**Supplied data**
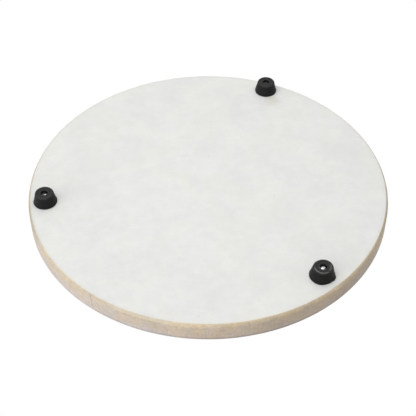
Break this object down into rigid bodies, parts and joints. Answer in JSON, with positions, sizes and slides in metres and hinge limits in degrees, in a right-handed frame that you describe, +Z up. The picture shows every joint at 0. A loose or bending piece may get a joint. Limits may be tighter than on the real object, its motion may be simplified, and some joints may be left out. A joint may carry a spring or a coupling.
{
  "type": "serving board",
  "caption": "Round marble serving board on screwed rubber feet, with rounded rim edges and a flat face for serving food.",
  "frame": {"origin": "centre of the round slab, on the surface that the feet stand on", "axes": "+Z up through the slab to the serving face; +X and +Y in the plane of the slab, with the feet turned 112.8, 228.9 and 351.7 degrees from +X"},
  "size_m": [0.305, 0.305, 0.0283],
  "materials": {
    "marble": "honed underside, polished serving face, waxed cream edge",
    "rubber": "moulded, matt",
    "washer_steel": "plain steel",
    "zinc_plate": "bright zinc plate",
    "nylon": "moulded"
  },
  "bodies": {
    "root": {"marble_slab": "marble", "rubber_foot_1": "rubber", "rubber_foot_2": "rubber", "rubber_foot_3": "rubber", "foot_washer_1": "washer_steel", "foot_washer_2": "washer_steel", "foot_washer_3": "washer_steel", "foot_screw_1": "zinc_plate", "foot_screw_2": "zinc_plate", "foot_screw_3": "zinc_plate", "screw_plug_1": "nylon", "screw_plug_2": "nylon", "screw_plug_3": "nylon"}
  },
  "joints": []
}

**Your objective**
Write out the full listing, keeping every line exactly as it is.

**Reply**
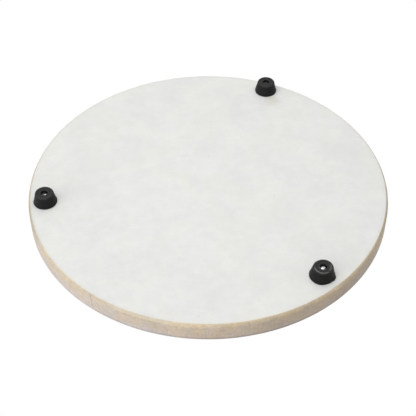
Break this object down into rigid bodies, parts and joints. Answer in JSON, with positions, sizes and slides in metres and hinge limits in degrees, in a right-handed frame that you describe, +Z up. The picture shows every joint at 0. A loose or bending piece may get a joint. Limits may be tighter than on the real object, its motion may be simplified, and some joints may be left out. A joint may carry a spring or a coupling.
{
  "type": "serving board",
  "caption": "Round marble serving board on screwed rubber feet, with rounded rim edges and a flat face for serving food.",
  "frame": {"origin": "centre of the round slab, on the surface that the feet stand on", "axes": "+Z up through the slab to the serving face; +X and +Y in the plane of the slab, with the feet turned 112.8, 228.9 and 351.7 degrees from +X"},
  "size_m": [0.305, 0.305, 0.0283],
  "materials": {
    "marble": "honed underside, polished serving face, waxed cream edge",
    "rubber": "moulded, matt",
    "washer_steel": "plain steel",
    "zinc_plate": "bright zinc plate",
    "nylon": "moulded"
  },
  "bodies": {
    "root": {"marble_slab": "marble", "rubber_foot_1": "rubber", "rubber_foot_2": "rubber", "rubber_foot_3": "rubber", "foot_washer_1": "washer_steel", "foot_washer_2": "washer_steel", "foot_washer_3": "washer_steel", "foot_screw_1": "zinc_plate", "foot_screw_2": "zinc_plate", "foot_screw_3": "zinc_plate", "screw_plug_1": "nylon", "screw_plug_2": "nylon", "screw_plug_3": "nylon"}
  },
  "joints": []
}